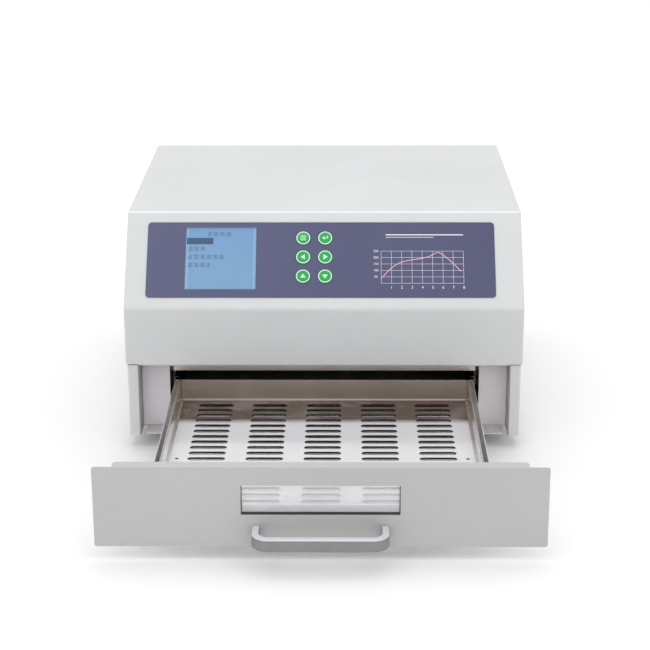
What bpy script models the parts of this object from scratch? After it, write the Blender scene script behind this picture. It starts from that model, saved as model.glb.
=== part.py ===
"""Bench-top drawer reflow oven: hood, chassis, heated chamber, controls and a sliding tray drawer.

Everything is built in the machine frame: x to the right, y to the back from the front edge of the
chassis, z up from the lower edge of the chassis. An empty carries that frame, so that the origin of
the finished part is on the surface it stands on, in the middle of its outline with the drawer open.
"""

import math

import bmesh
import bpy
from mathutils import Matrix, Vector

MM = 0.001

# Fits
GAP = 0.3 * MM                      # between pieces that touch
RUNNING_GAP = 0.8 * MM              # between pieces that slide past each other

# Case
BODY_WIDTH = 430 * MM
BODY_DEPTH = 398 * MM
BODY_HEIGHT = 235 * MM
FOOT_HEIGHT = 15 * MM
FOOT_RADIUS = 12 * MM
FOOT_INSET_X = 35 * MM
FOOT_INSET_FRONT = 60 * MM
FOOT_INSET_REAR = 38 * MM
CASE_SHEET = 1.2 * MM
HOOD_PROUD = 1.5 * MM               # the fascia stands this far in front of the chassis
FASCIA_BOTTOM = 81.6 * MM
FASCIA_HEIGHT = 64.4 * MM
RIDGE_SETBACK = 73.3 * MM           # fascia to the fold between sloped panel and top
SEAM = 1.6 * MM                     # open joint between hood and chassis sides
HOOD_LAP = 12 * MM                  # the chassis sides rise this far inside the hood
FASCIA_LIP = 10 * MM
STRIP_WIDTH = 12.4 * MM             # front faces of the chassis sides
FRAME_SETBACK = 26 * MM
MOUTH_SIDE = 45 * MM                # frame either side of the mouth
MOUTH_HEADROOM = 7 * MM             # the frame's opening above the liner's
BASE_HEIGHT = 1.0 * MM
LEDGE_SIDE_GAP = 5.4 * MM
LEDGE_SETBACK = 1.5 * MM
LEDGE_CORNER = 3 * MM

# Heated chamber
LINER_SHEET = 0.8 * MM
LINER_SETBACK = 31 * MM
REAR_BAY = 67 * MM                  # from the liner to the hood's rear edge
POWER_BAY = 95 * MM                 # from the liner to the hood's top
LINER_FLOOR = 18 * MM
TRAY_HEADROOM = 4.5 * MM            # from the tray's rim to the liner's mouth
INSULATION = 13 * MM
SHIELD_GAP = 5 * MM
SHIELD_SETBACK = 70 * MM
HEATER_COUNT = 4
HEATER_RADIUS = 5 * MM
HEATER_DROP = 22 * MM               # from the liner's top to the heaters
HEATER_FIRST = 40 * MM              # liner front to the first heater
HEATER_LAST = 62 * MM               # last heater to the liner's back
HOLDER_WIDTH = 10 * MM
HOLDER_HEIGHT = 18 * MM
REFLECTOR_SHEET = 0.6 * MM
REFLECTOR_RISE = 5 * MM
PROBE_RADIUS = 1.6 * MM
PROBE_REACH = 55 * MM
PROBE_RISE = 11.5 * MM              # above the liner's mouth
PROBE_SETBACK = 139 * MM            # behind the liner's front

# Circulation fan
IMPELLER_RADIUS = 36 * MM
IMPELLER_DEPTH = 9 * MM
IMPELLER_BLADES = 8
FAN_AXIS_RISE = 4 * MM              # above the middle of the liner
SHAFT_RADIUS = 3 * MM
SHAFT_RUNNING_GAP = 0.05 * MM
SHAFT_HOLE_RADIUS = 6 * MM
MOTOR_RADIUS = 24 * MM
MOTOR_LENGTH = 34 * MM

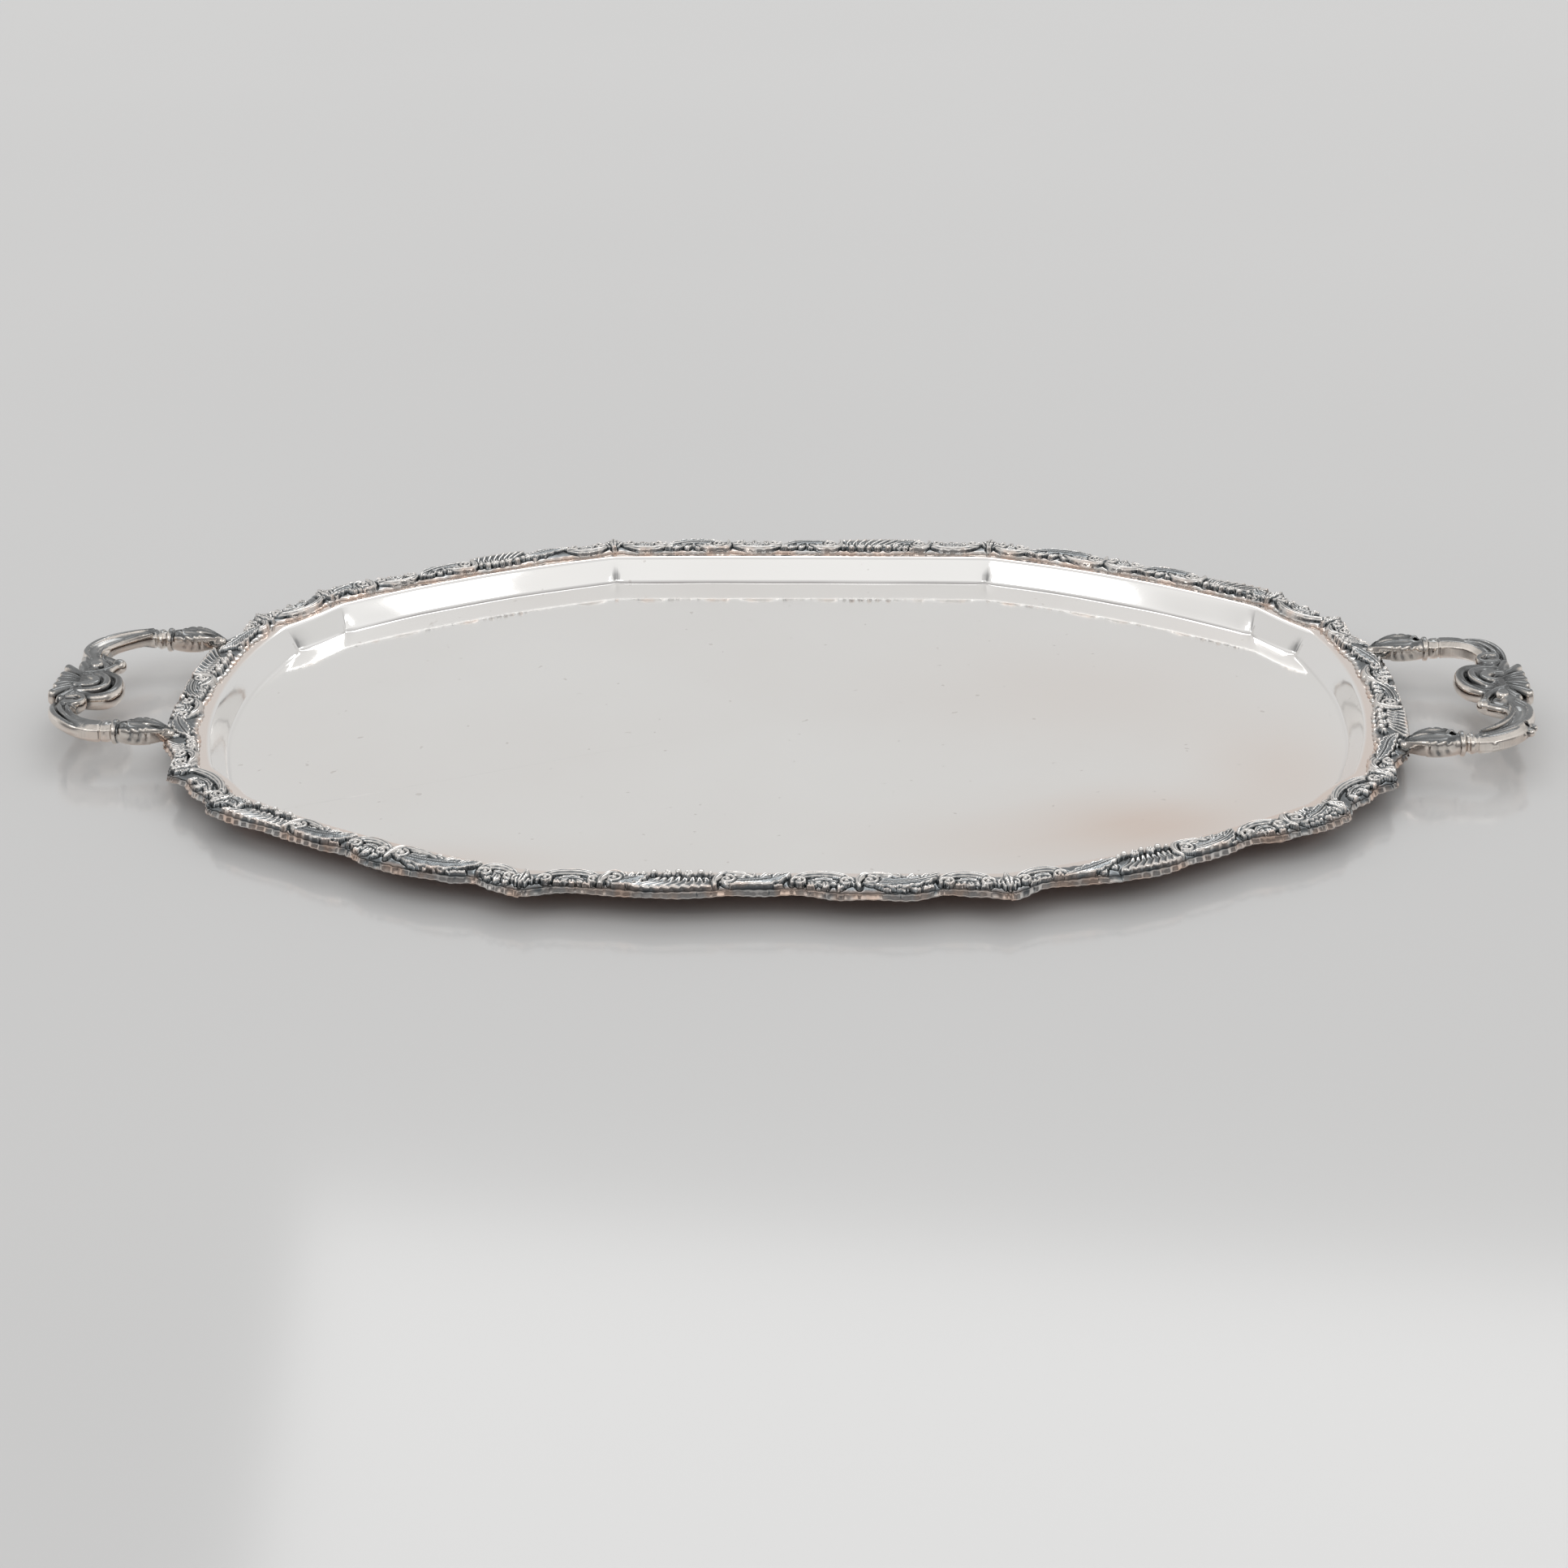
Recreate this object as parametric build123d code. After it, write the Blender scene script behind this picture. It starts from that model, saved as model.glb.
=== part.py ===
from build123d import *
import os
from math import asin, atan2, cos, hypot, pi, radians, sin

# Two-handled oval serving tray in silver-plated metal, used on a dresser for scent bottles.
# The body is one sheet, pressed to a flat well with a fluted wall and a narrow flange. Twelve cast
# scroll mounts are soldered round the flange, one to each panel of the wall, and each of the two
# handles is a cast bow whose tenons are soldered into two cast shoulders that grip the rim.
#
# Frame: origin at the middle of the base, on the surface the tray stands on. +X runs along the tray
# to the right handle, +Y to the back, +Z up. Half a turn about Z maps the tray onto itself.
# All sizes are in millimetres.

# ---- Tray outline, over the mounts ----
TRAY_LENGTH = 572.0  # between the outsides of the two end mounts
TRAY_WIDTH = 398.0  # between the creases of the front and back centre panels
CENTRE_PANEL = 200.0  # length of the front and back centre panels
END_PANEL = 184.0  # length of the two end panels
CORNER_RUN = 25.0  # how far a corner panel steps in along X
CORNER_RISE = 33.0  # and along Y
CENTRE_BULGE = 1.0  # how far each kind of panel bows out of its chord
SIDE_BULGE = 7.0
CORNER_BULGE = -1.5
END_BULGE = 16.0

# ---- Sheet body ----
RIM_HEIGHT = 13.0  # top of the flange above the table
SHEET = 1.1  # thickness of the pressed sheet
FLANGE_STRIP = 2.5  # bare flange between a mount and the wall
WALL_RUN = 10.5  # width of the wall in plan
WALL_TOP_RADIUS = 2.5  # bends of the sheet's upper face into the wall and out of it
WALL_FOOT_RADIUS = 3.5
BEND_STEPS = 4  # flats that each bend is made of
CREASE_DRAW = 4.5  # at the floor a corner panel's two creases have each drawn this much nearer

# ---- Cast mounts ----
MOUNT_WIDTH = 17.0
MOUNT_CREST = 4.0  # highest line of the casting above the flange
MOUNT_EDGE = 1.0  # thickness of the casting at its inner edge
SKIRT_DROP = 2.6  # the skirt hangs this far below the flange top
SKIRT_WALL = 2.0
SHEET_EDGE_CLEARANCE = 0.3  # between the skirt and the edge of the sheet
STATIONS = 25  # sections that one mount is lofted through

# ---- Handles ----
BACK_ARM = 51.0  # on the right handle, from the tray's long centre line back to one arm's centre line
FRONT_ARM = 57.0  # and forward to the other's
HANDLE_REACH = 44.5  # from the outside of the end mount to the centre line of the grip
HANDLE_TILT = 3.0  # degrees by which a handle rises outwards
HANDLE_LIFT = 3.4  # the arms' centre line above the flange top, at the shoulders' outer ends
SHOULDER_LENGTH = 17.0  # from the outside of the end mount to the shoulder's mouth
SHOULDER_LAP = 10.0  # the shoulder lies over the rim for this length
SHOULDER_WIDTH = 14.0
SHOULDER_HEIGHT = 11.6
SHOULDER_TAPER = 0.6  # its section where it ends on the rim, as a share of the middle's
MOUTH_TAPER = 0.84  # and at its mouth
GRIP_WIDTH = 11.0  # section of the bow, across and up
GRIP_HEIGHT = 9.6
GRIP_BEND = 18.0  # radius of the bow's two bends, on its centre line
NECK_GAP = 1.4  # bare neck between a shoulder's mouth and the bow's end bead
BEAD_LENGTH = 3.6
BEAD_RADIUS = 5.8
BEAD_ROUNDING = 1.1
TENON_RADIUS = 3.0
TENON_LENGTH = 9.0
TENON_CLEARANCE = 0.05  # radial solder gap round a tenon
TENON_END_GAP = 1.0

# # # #

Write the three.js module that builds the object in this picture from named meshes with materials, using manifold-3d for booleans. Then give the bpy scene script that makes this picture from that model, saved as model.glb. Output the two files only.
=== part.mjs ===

# # # #

- **Exercise brief**
Return verbatim the lines that run from the line containing "Recreate this object" through the line containing "END_BULGE = 16.0", inclusive.

- **Task response**
Recreate this object as parametric build123d code. After it, write the Blender scene script behind this picture. It starts from that model, saved as model.glb.
=== part.py ===
from build123d import *
import os
from math import asin, atan2, cos, hypot, pi, radians, sin

# Two-handled oval serving tray in silver-plated metal, used on a dresser for scent bottles.
# The body is one sheet, pressed to a flat well with a fluted wall and a narrow flange. Twelve cast
# scroll mounts are soldered round the flange, one to each panel of the wall, and each of the two
# handles is a cast bow whose tenons are soldered into two cast shoulders that grip the rim.
#
# Frame: origin at the middle of the base, on the surface the tray stands on. +X runs along the tray
# to the right handle, +Y to the back, +Z up. Half a turn about Z maps the tray onto itself.
# All sizes are in millimetres.

# ---- Tray outline, over the mounts ----
TRAY_LENGTH = 572.0  # between the outsides of the two end mounts
TRAY_WIDTH = 398.0  # between the creases of the front and back centre panels
CENTRE_PANEL = 200.0  # length of the front and back centre panels
END_PANEL = 184.0  # length of the two end panels
CORNER_RUN = 25.0  # how far a corner panel steps in along X
CORNER_RISE = 33.0  # and along Y
CENTRE_BULGE = 1.0  # how far each kind of panel bows out of its chord
SIDE_BULGE = 7.0
CORNER_BULGE = -1.5
END_BULGE = 16.0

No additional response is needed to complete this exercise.